Theories about its original purpose divide between a tourist observation platform and a guesthouse for the security detail of President Park Chung-hee. Given that Kim Joong-up was, by that point, already publicly at odds with the Park government — he would be forced into exile in 1971 for criticizing its urban planning policies — the observation platform theory sits more comfortably with the known biography.

Either way, the building became a restaurant, then a trail office, then nothing.

The Shell and the Other Castle

The complex is actually two buildings that read, from a distance, as one — which is part of the disorientation of arriving here for the first time. The dark structure that dominates the approach path is built from cut basalt in the mosaic-like pattern characteristic of older Jeju construction: dark, angular, castle-like, with arched windows punched into the stone and a tall cylindrical tower that sprouts vegetation from its mortar joints. Approaching along the stepping-stone path through the palms, it reads like something from a different latitude entirely — a Moroccan watchtower, a Canary Islands ruin, anything but a 1960s Jeju building.

The white structure attached to its seaward face is the shell itself — the 소라 — curved columns embossed with rounded pebble-like protrusions, arching white canopies forming a covered terrace that wraps around the building’s curve.
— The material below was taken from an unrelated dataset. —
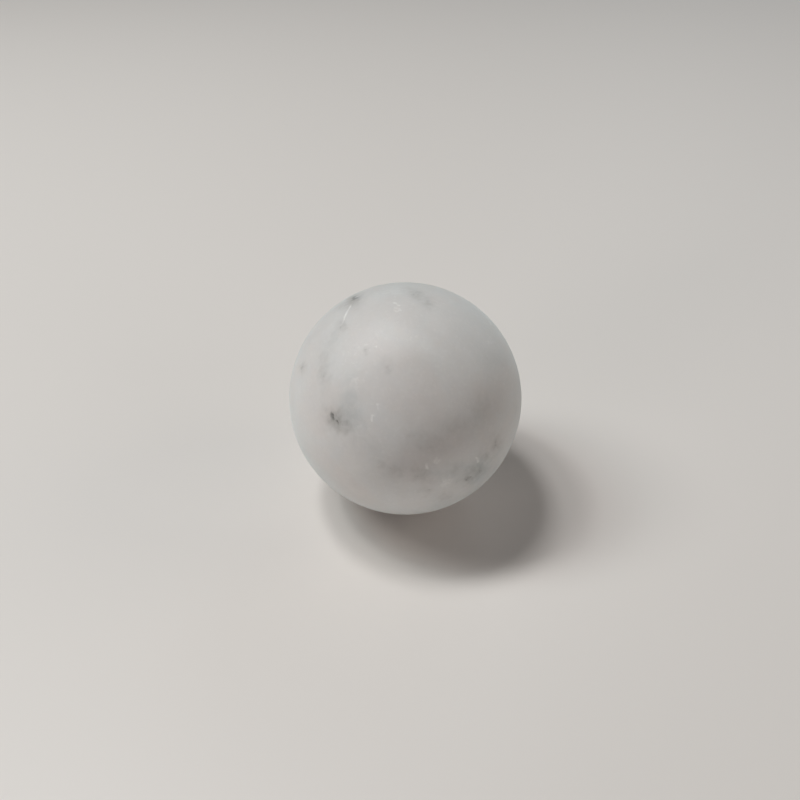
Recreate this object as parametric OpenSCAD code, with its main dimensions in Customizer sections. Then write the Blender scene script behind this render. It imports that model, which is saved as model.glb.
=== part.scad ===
// Cue ball: one solid ball of pale veined stone, honed to a matt skin.
// The origin is the ball's centre and +Z is up, so the ball rests on its lowest point.

/* [Ball] */
// Diameter of the ball, mm: 57.15 is the 2 1/4 inch pool ball
ball_d = 57.15; // [47.6:0.05:68]

/* [Look] */
// Colour of the stone between its veins
stone_colour = "whitesmoke"; // [whitesmoke, ivory, gainsboro]

/* [Quality] */
// Facets round the ball's equator
facets = 160; // [48:16:240]

/* [Hidden] */
ball_r = ball_d / 2;

// One solid piece from a single block: no core, shell, insert or spot.
module ball()
{
    color(stone_colour)
        sphere(r = ball_r, $fn = facets);
}

ball();
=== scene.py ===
import bpy
import numpy as np
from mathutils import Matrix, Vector


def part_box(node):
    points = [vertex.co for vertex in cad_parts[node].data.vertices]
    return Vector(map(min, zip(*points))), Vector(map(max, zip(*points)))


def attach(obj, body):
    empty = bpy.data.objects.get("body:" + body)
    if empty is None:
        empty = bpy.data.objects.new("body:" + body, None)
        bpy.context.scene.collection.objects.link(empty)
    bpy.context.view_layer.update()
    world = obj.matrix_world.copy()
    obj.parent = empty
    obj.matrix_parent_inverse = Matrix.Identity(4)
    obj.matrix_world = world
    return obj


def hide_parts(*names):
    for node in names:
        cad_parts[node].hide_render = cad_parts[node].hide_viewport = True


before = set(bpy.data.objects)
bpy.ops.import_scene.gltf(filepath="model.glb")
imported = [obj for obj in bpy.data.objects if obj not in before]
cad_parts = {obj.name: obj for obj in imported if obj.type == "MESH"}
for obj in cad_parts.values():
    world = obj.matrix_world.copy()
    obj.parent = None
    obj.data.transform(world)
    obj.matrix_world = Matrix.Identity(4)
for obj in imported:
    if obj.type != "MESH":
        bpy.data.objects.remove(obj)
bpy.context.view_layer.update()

scene = bpy.context.scene

lowCorner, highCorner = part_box("ball")
ballRadius = max(highCorner - lowCorner) / 2
mm = 0.001

skin = {
    "cells": 126,            # squares along each side of a patch
    "waveDepth": 0.03 * mm,  # the hand of the honing: slow shallow waves
    "waveLength": 13 * mm,
    "pitFrom": 0.45,         # grains weaker than this leave no pit
    "pitDepth": 0.06 * mm,   # dark mineral is softer, so honing leaves it a little low
    "edgeLength": 2.2 * mm,  # outlines of spots and grains: how long and how deep their bays are
    "edgeWander": 0.35 * mm,
    "cloudLength": 9 * mm,   # the same for the clouds
    "cloudWander": 1.2 * mm,
    "veinLength": 6 * mm,    # and for the white veins
    "veinWander": 0.4 * mm,
    "haloWidth": 3,          # each grey vein has a soft halo this many times its width
    "haloStrength": 0.45,
    "veinSteps": 40,         # points on each stretch of a vein's path, and rounds of smoothing over them
    "veinSmoothing": 60,
    "veinFade": 6,           # a vein fades out over one part in this many at each end
    "veinPatch": 5 * mm,     # how long its strong and weak patches are
}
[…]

Up close, the texture is tactile, almost marine: each column pocked with stone inclusions like something the ocean made. Every façade reads differently — a building that refuses to resolve into a single image depending on where you stand.

Inside

The ground floor is tourist information. The book café occupies the upper level, reached via a narrow staircase channeled through the basalt walls — dark treads, white nosings, volcanic stone pressing in on both sides. The corridor climbs through near-blackness and emerges into something completely unexpected: a carpeted reading room with a ribbed, coffered ceiling lit by long fluorescent strips running like organ pipes toward the windows. Oak bookshelves line the walls. Black leather chairs cluster at low round tables. An arched window — the kind that belongs in a Romanesque chapel — frames a palm trunk and, beyond it, the flat grey of the South Sea.

The room is quiet in the way that rooms with good acoustics are quiet. People read. The sea sits in the window. No drinks are served — it is simply a free public space run by Seogwipo City, a designation that seems both bureaucratically ordinary and genuinely radical for somewhere this beautiful.

The Grounds and the Walk

The path down from the castle to the water is worth taking slowly. A wooden boardwalk descends through subtropical greenery — fan palms, cycads, fig, and wild grasses tumbling toward the cliff edge — to a basalt boulder beach where the columns of Jeju’s volcanic shoreline meet the water in layers. Looking back up from the rocks, the scale of the cliff and the improbability of the building’s position above it becomes fully apparent.

Sojeongbang waterfall is minutes away on foot, down a path through bamboo. A palm tree grows directly from the rock face at the waterfall’s edge — a detail so cinematically placed it looks like set dressing — and the water falls in a wide arc onto the basalt below, free to enter. The blue stamp station in the bamboo grove nearby marks this as Jeju Olle Route 6 territory: a long, mostly coastal walk that is broadly considered the most beautiful of the Olle routes, with 소라의 성 at its visual apex.

Getting There

The Castle of Shell sits in a zone between two paid attractions — Jeongbang Waterfall and Sojeongbang — and is free. The building itself is free. The book café is free. There is no parking on site; use the lot at Jeongbang Waterfall and walk.

소라의 성 시민 북카페 (The Castle of Shell Citizen Book Café)

Address: 17-17 Chilsimni-ro 214beon-gil, Seogwipo-si, Jeju

Hours: 09:00–18:00 (lunch break 12:00–13:00), closed Mondays — verify before visiting

Entry: Free

Tel: 064-732-7128

A building with no records, a name with no owner, and a view that answers neither question.